Write out every line of the material exactly as it appears.

* **GIVEN DATA**
:::::

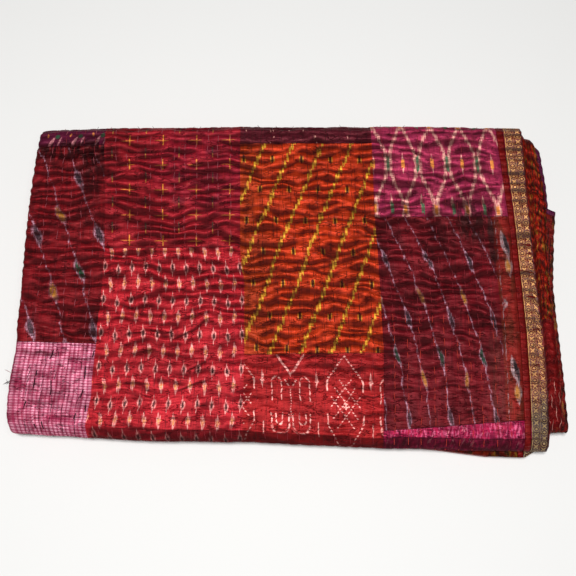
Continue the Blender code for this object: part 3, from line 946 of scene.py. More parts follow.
def draw_rings(u, v, ground, pale, dark, orange):
    """Columns of rings and of spindles with an orange heart."""
    pitch_u, pitch_v = 14.7, 38.9
    spread = (u - 156.0) * (v * 0.0002 + 0.952) + 156.0
    column = dice((spread - 7.0) / pitch_u + 0.5, 3.0)
    broken = grain(u, v, 0.9, 4.5, 9.0).ramp(0.40, 0.56)
    ru = spread.centred(pitch_u, 9.0)
    rv = v.centred(pitch_v, 10.2) + column * 5.0 - 2.5
    ring = oval(ru, rv, 2.6, 5.2, 0.25) * (broken * 0.65 + 0.12)
    heart = oval(ru, rv, 1.25, 3.6, 0.35)
    tails = lozenge(ru + 0.5, rv, 1.0, 11.0) * (broken * 0.8 + 0.1)
    su = spread.centred(pitch_u, 9.0 + 0.45 * pitch_u)
    sv = v.centred(pitch_v, 28.6) + column * 5.0 - 2.5
    sides = abs(abs(su) - 1.7).below(0.45, 0.3) * abs(sv + column * 3.0 - 1.5).below(4.2, 1.2)
    spindle = lozenge(su, sv, 1.9, 9.6, 0.35).most(sides) * (broken * 0.80 + 0.04)
    stem = box(su + 0.3, sv + column - 0.5, 0.5, 8.0, 0.3) * (broken * 0.4 + 0.5)
    level = box(su - 0.4, sv + 0.4, 2.6, 0.5, 0.35)
    middle = box(su, sv - 0.2, 0.95, 3.4, 0.5).most(level) * (broken * 0.5 + 0.38)
    streak = grain(u, v, 2.2, 50.0, 17.0).ramp(0.50, 0.75) * 0.45
    colour = laid(
        ground, (streak, "6a0e18"), (tails.most(ring), pale), (heart * 0.9, dark),
        (spindle.most(stem), pale), (middle, orange))
    return colour, ring.most(spindle)


def draw_specks(u, v, ground, pale, _, streaked):
    """Scattered pale specks on streaked plum."""
    cu, cv = u.centred(17.0, 4.0), v.centred(9.0, 5.0)
    chance = dice(u / 17.0 + (v / 9.0).floor() * 7.0, 1.0)
    speck = oval(cu + chance * 12.0 - 6.0, cv, 0.7, 1.1) * chance.above(0.45, 0.02)
    streak = grain(u, v, 2.0, 30.0, 3.0).ramp(0.50, 0.72) * 0.5
    return laid(ground, (streak, streaked), (speck * 0.75, pale)), speck


def draw_wedges(u, v, ground, pale, orange, green):
    """Leaning wedges over a row of spots."""
    low = v.above(2.0, 1.0)
    wedge = lozenge(u.centred(30.0, 12.0) + v * 0.55, v - 9.0, 2.4, 9.5) * low
    thin = lozenge(u.centred(30.0, 21.0) + v * 0.4, v - 7.0, 1.3, 8.0) * 0.7 * low
    spots = oval(u.centred(30.0, 15.0), v - 1.0, 3.0, 3.0) * 0.85
    dots = oval(u.centred(30.0, 2.0), v + 1.0, 1.4, 2.6) * 0.8
    streak = grain(u, v, 2.0, 22.0, 3.0).ramp(0.45, 0.72) * 0.4
    colour = laid(
        ground, (streak, "2e0a20"), (wedge.most(thin) * 0.75, pale), (spots, green), (dots, orange))
    return colour, wedge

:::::

* **REPLY TO THE EXERCISE**
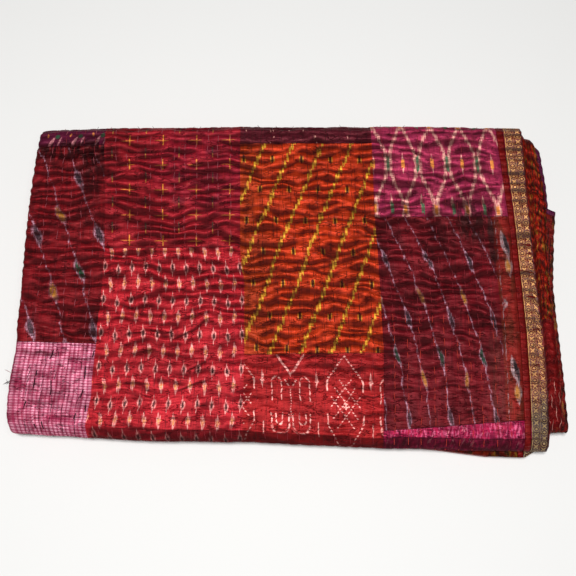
Continue the Blender code for this object: part 3, from line 946 of scene.py. More parts follow.
def draw_rings(u, v, ground, pale, dark, orange):
    """Columns of rings and of spindles with an orange heart."""
    pitch_u, pitch_v = 14.7, 38.9
    spread = (u - 156.0) * (v * 0.0002 + 0.952) + 156.0
    column = dice((spread - 7.0) / pitch_u + 0.5, 3.0)
    broken = grain(u, v, 0.9, 4.5, 9.0).ramp(0.40, 0.56)
    ru = spread.centred(pitch_u, 9.0)
    rv = v.centred(pitch_v, 10.2) + column * 5.0 - 2.5
    ring = oval(ru, rv, 2.6, 5.2, 0.25) * (broken * 0.65 + 0.12)
    heart = oval(ru, rv, 1.25, 3.6, 0.35)
    tails = lozenge(ru + 0.5, rv, 1.0, 11.0) * (broken * 0.8 + 0.1)
    su = spread.centred(pitch_u, 9.0 + 0.45 * pitch_u)
    sv = v.centred(pitch_v, 28.6) + column * 5.0 - 2.5
    sides = abs(abs(su) - 1.7).below(0.45, 0.3) * abs(sv + column * 3.0 - 1.5).below(4.2, 1.2)
    spindle = lozenge(su, sv, 1.9, 9.6, 0.35).most(sides) * (broken * 0.80 + 0.04)
    stem = box(su + 0.3, sv + column - 0.5, 0.5, 8.0, 0.3) * (broken * 0.4 + 0.5)
    level = box(su - 0.4, sv + 0.4, 2.6, 0.5, 0.35)
    middle = box(su, sv - 0.2, 0.95, 3.4, 0.5).most(level) * (broken * 0.5 + 0.38)
    streak = grain(u, v, 2.2, 50.0, 17.0).ramp(0.50, 0.75) * 0.45
    colour = laid(
        ground, (streak, "6a0e18"), (tails.most(ring), pale), (heart * 0.9, dark),
        (spindle.most(stem), pale), (middle, orange))
    return colour, ring.most(spindle)


def draw_specks(u, v, ground, pale, _, streaked):
    """Scattered pale specks on streaked plum."""
    cu, cv = u.centred(17.0, 4.0), v.centred(9.0, 5.0)
    chance = dice(u / 17.0 + (v / 9.0).floor() * 7.0, 1.0)
    speck = oval(cu + chance * 12.0 - 6.0, cv, 0.7, 1.1) * chance.above(0.45, 0.02)
    streak = grain(u, v, 2.0, 30.0, 3.0).ramp(0.50, 0.72) * 0.5
    return laid(ground, (streak, streaked), (speck * 0.75, pale)), speck


def draw_wedges(u, v, ground, pale, orange, green):
    """Leaning wedges over a row of spots."""
    low = v.above(2.0, 1.0)
    wedge = lozenge(u.centred(30.0, 12.0) + v * 0.55, v - 9.0, 2.4, 9.5) * low
    thin = lozenge(u.centred(30.0, 21.0) + v * 0.4, v - 7.0, 1.3, 8.0) * 0.7 * low
    spots = oval(u.centred(30.0, 15.0), v - 1.0, 3.0, 3.0) * 0.85
    dots = oval(u.centred(30.0, 2.0), v + 1.0, 1.4, 2.6) * 0.8
    streak = grain(u, v, 2.0, 22.0, 3.0).ramp(0.45, 0.72) * 0.4
    colour = laid(
        ground, (streak, "2e0a20"), (wedge.most(thin) * 0.75, pale), (spots, green), (dots, orange))
    return colour, wedge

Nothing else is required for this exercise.